Challenging Demographics

Ruth Davidson (left) with Onward Director Will Tanner (right)

Onward

Ruth Davidson (left) with Onward Director Will Tanner (right)

Now out of Government, Tanner is unafraid of combatting the issues facing the Conservatives, highlighting younger voters and ethnic minority voters as a key area where the Conservatives are weak.

"There are a lot of assumptions about millennials [being] individualistic, I don't believe that to be true, and not true in aggregate either," he said.

"Non-political Millennials value community and the NHS, not necessarily in favour of lower taxes, but are aspirational and enterprising... It's patronising and ill-thought through to generalise."
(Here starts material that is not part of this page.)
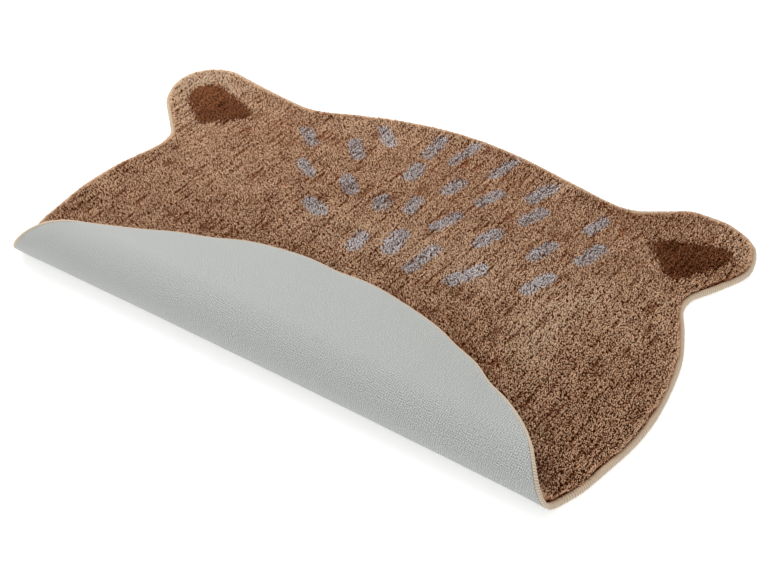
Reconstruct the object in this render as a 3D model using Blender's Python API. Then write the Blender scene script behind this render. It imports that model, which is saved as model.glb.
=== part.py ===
"""A child's rug in the outline of an animal's head, with its chin edge rolled up and turned back over the top.

Metres, +Z up. X runs from ear to ear, and the turned edge is at the front, towards -Y.
The origin is on the floor, under the middle of the folded rug.

Each piece is built flat in pattern coordinates: how far along the fold, how far across it, and how high
above the underside. One function then bends the pattern over the roll, so the pieces stay parallel.
"""

from collections import namedtuple
from math import acos, atan2, ceil, cos, hypot, pi, radians, sin

import bmesh
import bpy
from mathutils import Vector

Round = namedtuple("Round", "name x y radius")
Bend = namedtuple("Bend", "name degrees radius")
Corner = namedtuple("Corner", "inset height")

# Cloth thicknesses
BACKING_THICK = 0.0030
RUG_THICK = 0.0140
GAP = 0.0003

# Whipped edge: it stands beside the backing and laps over it
EDGE_WIDTH = 0.0090
EDGE_HEIGHT = 0.0086
EDGE_FOOT = 0.0037
EDGE_ROUND = 0.0022

# The flat outline is a belt drawn tight round these circles, anticlockwise from the chin.
# Y is measured from the top of the head. A negative radius is a hollow, which the belt passes outside.
OUTLINE = (
    Round("chin", 0.012, -0.409, 0.433),
    Round("right cheek", 0.119, -0.375, 0.344),
    Round("right ear root", 0.481, -0.210, -0.043),
    Round("right ear side", 0.427, -0.092, 0.074),
    Round("right ear top", 0.394, -0.062, 0.044),
    Round("right temple", 0.293, 0.005, -0.063),
    Round("crown", 0.004, -0.559, 0.557),
    Round("left temple", -0.254, 0.053, -0.107),
    Round("left ear top", -0.434, -0.090, 0.072),
    Round("left ear side", -0.428, -0.098, 0.075),
    Round("left ear root", -0.467, -0.242, -0.051),
    Round("left cheek", -0.125, -0.421, 0.331),
    Round("left jaw", -0.268, -0.492, 0.188),
)

# Section of the roll, on the underside, from where the rug leaves the floor
ROLL = (
    Bend("rise", 52, 0.047),
    Bend("front and top", 98, 0.038),
    Bend("fall towards the pile", 47, 0.045),
)

# Foremost line of the roll, at X = 0, and how far it is turned from the X axis
FRONT_Y = -0.591
FRONT_TURN = radians(-3.2)

# Share by which the roll grows for each metre along it, and for each metre squared
ROLL_LEAN = -0.245
ROLL_TAPER = -0.76

# How finely round shapes are cut, and the angle past which an edge is shaded sharp
OUTLINE_SAG = 0.0002
ROW_DEGREES = 10
COLUMN_SPACING = 0.070
SNAP = 1e-6
SHARP_ANGLE = radians(40)

CLOTH_ROUGHNESS = 0.95
PILE_COLOUR = (0.296, 0.165, 0.095, 1)
BACKING_COLOUR = (0.485, 0.497, 0.479, 1)
EDGE_COLOUR = (0.440, 0.366, 0.279, 1)


def clear_scene():
    for item in list(bpy.data.objects):
        bpy.data.objects.remove(item, do_unlink=True)


def belt_tangent(first, second):
    """Angle of the outward normal along the straight run that joins two circles."""
    across, up = second.x - first.x, second.y - first.y
    lean = (first.radius - second.radius) / hypot(across, up)
    return atan2(up, across) - acos(max(-1.0, min(1.0, lean)))


def belt_points():
    """Points of the flat outline, each with its outward normal: (x, y, normal x, normal y)."""
    runs = [belt_tangent(OUTLINE[i], OUTLINE[(i + 1) % len(OUTLINE)]) for i in range(len(OUTLINE))]
    points = []
    for i, circle in enumerate(OUTLINE):
        start = runs[i - 1]
        turn = (runs[i] - start + pi) % (2 * pi) - pi
        step = 2 * acos(1 - OUTLINE_SAG / abs(circle.radius))
        count = max(1, ceil(abs(turn) / step))
        for j in range(count + 1):
            angle = start + turn * j / count
            out = Vector((cos(angle), sin(angle)))
            at = Vector((circle.x, circle.y)) + out * circle.radius
            points.append((at.x, at.y, out.x, out.y))
    return points


def roll_section(distance):
    """Forward, up and slope of the underside, this far past the line where it leaves the floor."""
    forward = up = slope = 0.0
    for bend in ROLL:
        turn = min(max(distance, 0.0) / bend.radius, radians(bend.degrees))
        forward += bend.radius * (sin(slope + turn) - sin(slope))
        up += bend.radius * (cos(slope) - cos(slope + turn))
        slope += turn
        distance -= bend.radius * turn
    return forward + distance * cos(slope), up + distance * sin(slope), slope


def roll_rows():
    """Distances from the start of the roll at which the cloth gets a row of edges."""
    rows = [0.0]
    for bend in ROLL:
        count = ceil(bend.degrees / ROW_DEGREES)
        for _ in range(count):
            rows.append(rows[-1] + radians(bend.degrees) * bend.radius / count)
    return rows


def roll_reach():
    """How far the roll's front stands past the line where the rug leaves the floor."""
    return max(roll_section(row)[0] for row in roll_rows())


def roll_size(along):
    """Size of the roll at this place along it, as a share of the size given in ROLL."""
    return 1 + ROLL_LEAN * along + ROLL_TAPER * along**2


ALONG_FOLD = Vector((cos(FRONT_TURN), sin(FRONT_TURN)))
ACROSS_FOLD = Vector((sin(FRONT_TURN), -cos(FRONT_TURN)))
FRONT_MIDDLE = Vector((0.0, FRONT_Y))
REACH = roll_reach()


def to_pattern(x, y):
    """Place on the flat rug as along the fold, and across it from the start of the roll."""
    place = Vector((x, y)) - FRONT_MIDDLE
    along = place.dot(ALONG_FOLD)
    return along, place.dot(ACROSS_FOLD) / roll_size(along) + REACH


def bent(along, across, height):
    """Where a point of the pattern lies on the folded rug."""
    size = roll_size(along)
    forward, up, slope = roll_section(across)
    ahead = size * (forward - REACH) - height * sin(slope)
    place = FRONT_MIDDLE + ALONG_FOLD * along + ACROSS_FOLD * ahead
    return Vector((place.x, place.y, size * up + height * cos(slope)))


def add_loop(bm, inset, height=0.0):
    """Closed loop of points in the pattern, this far inside the outline."""
    loop = []
    for x, y, out_x, out_y in belt_points():
        along, across = to_pattern(x - inset * out_x, y - inset * out_y)
        loop.append(bm.verts.new((along, across, height)))
    return loop


def add_band(bm, inner, outer):
    """Band of faces between two loops."""
    for i in range(len(inner)):
        bm.faces.new((inner[i - 1], inner[i], outer[i], outer[i - 1]))


def cut(bm, faces, at, normal):
    """Adds edges where a plane of the pattern crosses these faces."""
    edges = {edge for face in faces for edge in face.edges}
    verts = {vert for face in faces for vert in face.verts}
    geometry = list(verts) + list(edges) + list(faces)
    bmesh.ops.bisect_plane(bm, geom=geometry, dist=SNAP, plane_co=at, plane_no=normal)


def cut_rows(bm):
    """Rows of edges across the fold, close enough to bend smoothly over the roll."""
    for row in roll_rows():
        cut(bm, bm.faces[:], (0, row, 0), (0, 1, 0))


def cut_columns(bm):
    """Columns of edges along the turned part, which changes size from one end to the other."""
    reach = max(abs(vert.co.x) for vert in bm.verts)
    count = int(reach / COLUMN_SPACING)
    for i in range(-count, count + 1):
        turned = [face for face in bm.faces if face.calc_center_median().y > 0]
        cut(bm, turned, (i * COLUMN_SPACING, 0, 0), (1, 0, 0))


def finish_piece(bm, name, colour):
    """Bends the pattern, and makes it a shaded object with its own material."""
    for vert in bm.verts:
        vert.co = bent(*vert.co)
    bmesh.ops.recalc_face_normals(bm, faces=bm.faces[:])
    if bm.calc_volume(signed=True) < 0:
        bmesh.ops.reverse_faces(bm, faces=bm.faces[:])
    mesh = bpy.data.meshes.new(name)
    bm.to_mesh(mesh)
    bm.free()
    material = bpy.data.materials.new(name)
    material.use_nodes = True
    shader = material.node_tree.nodes["Principled BSDF"]
    shader.inputs["Base Color"].default_value = colour
    shader.inputs["Roughness"].default_value = CLOTH_ROUGHNESS
    shader.inputs["Metallic"].default_value = 0.0
    mesh.materials.append(material)
    mesh.shade_smooth()
    mesh.set_sharp_from_angle(angle=SHARP_ANGLE)
    item = bpy.data.objects.new(name, mesh)
    bpy.context.scene.collection.objects.link(item)
    return item


def make_cloth(name, insets, low, high, colour):
    """A layer of cloth between two heights. The first inset is its core, and each further one adds a rim."""
    bm = bmesh.new()
    loop = add_loop(bm, insets[0])
    bm.faces.new(loop)
    for inset in insets[1:]:
        outer = add_loop(bm, inset)
        add_band(bm, loop, outer)
        loop = outer
    cut_rows(bm)
    cut_columns(bm)
    bmesh.ops.triangulate(bm, faces=bm.faces[:])
    lower = bm.verts[:]
    raised = bmesh.ops.extrude_face_region(bm, geom=bm.faces[:])["geom"]
    for vert in lower:
        vert.co.z = low
    for vert in raised:
        if isinstance(vert, bmesh.types.BMVert):
            vert.co.z = high
    return finish_piece(bm, name, colour)


def edge_section():
    """Corners of the whipped edge's section, from its foot round the outside to the lap over the backing."""
    lap = BACKING_THICK + GAP
    return (
        Corner(EDGE_FOOT, 0.0),
        Corner(EDGE_ROUND, 0.0),
        Corner(0.0, EDGE_ROUND),
        Corner(0.0, EDGE_HEIGHT - EDGE_ROUND),
        Corner(EDGE_ROUND, EDGE_HEIGHT),
        Corner(EDGE_WIDTH - EDGE_ROUND, EDGE_HEIGHT),
        Corner(EDGE_WIDTH, EDGE_HEIGHT - EDGE_ROUND),
        Corner(EDGE_WIDTH, lap),
        Corner(EDGE_FOOT, lap),
    )


def make_edge(name, colour):
    """The whipped edge, one closed ring of its section carried round the outline."""
    bm = bmesh.new()
    loops = [add_loop(bm, corner.inset, corner.height) for corner in edge_section()]
    for i, loop in enumerate(loops):
        add_band(bm, loops[i - 1], loop)
    cut_rows(bm)
    cut_columns(bm)
    return finish_piece(bm, name, colour)


def centre_on_floor(items):
    """Moves the finished meshes so that the origin is on the floor under their middle."""
    corners = [vert.co for item in items for vert in item.data.vertices]
    middle_x = (min(corner.x for corner in corners) + max(corner.x for corner in corners)) / 2
    middle_y = (min(corner.y for corner in corners) + max(corner.y for corner in corners)) / 2
    for item in items:
        for vert in item.data.vertices:
            vert.co -= Vector((middle_x, middle_y, 0.0))


def main():
    clear_scene()
    backing_inset = EDGE_FOOT + GAP
    pile_inset = EDGE_WIDTH + GAP
    backing = make_cloth(
        "backing_cloth", (pile_inset, backing_inset), 0.0, BACKING_THICK, BACKING_COLOUR
    )
    pile = make_cloth("pile_cloth", (pile_inset,), BACKING_THICK + GAP, RUG_THICK, PILE_COLOUR)
    edge = make_edge("edge_binding", EDGE_COLOUR)
    centre_on_floor((backing, pile, edge))


main()
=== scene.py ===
"""Looks of a child's rug in the outline of an animal's head, its chin edge rolled up and turned back.

The frame's solids hold the rug's shape. This script lays the finish of the real one over the same fold:
a woven backing, a tufted cut pile in three yarns, and a whipped yarn edge.

Each piece is laid out flat, in pattern coordinates: how far along the fold, how far across it, and how
high above the underside. One function then bends it over the roll, so the pieces stay parallel.
"""

from collections import namedtuple
from math import acos, atan2, ceil, cos, hypot, pi, radians, sin

import bmesh
import bpy
import numpy as np
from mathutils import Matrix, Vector, noise


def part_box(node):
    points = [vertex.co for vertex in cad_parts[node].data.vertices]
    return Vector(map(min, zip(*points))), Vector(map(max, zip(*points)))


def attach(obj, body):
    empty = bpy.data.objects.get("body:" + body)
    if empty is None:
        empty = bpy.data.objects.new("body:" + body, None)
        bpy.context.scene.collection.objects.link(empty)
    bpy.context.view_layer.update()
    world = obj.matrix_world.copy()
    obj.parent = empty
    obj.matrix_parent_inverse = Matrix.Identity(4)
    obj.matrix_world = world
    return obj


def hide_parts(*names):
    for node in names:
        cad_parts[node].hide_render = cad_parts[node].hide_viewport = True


bl_info = {
    "name": "Kids rug with a turned edge",
    "version": (1, 0, 0),
    "blender": (4, 5, 0),
    "location": "3D View > Sidebar > Rug",
    "description": "Tufted pile, woven backing and whipped edge of a kids rug",
    "category": "Object",
}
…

Onward plan to launch a major polling and focus group research project into the policy preferences of young people. The research is set to include how young people perceive parties, and which values and specific groups may be attracted to centre-right ideas. Tanner says that he wants to "challenge the widely held assumptions and identify the reasons they don't vote Conservative, and how they might be won over.

Tanner also bemoaned the party's failure to win over ethnic minority voters with the party overseeing a 6% swing to Labour in the general election.

With BAME voters also turning out in greater numbers, some analysts believe it cost the Conservatives even more than previously, with the Telegraph reporting it could be the reason May failed to secure a majority.

Tanner labeled the 2017 slide back "painful", saying that the party needed to do much more to demonstrate "that the Conservative Party gets it and is on their side".

He said that while a greater representation of ethnic minority politicians in the party would be welcome, it was more important to recover efforts begun under former prime minister David Cameron to convince BAME voters on policy.

"It doesn't matter where you're from, you can still have the relationship with those communities...Cameron did it well as PM, and May did it too as Home Secretary with Afro-Caribbean communities over stop and search and mental health," he said.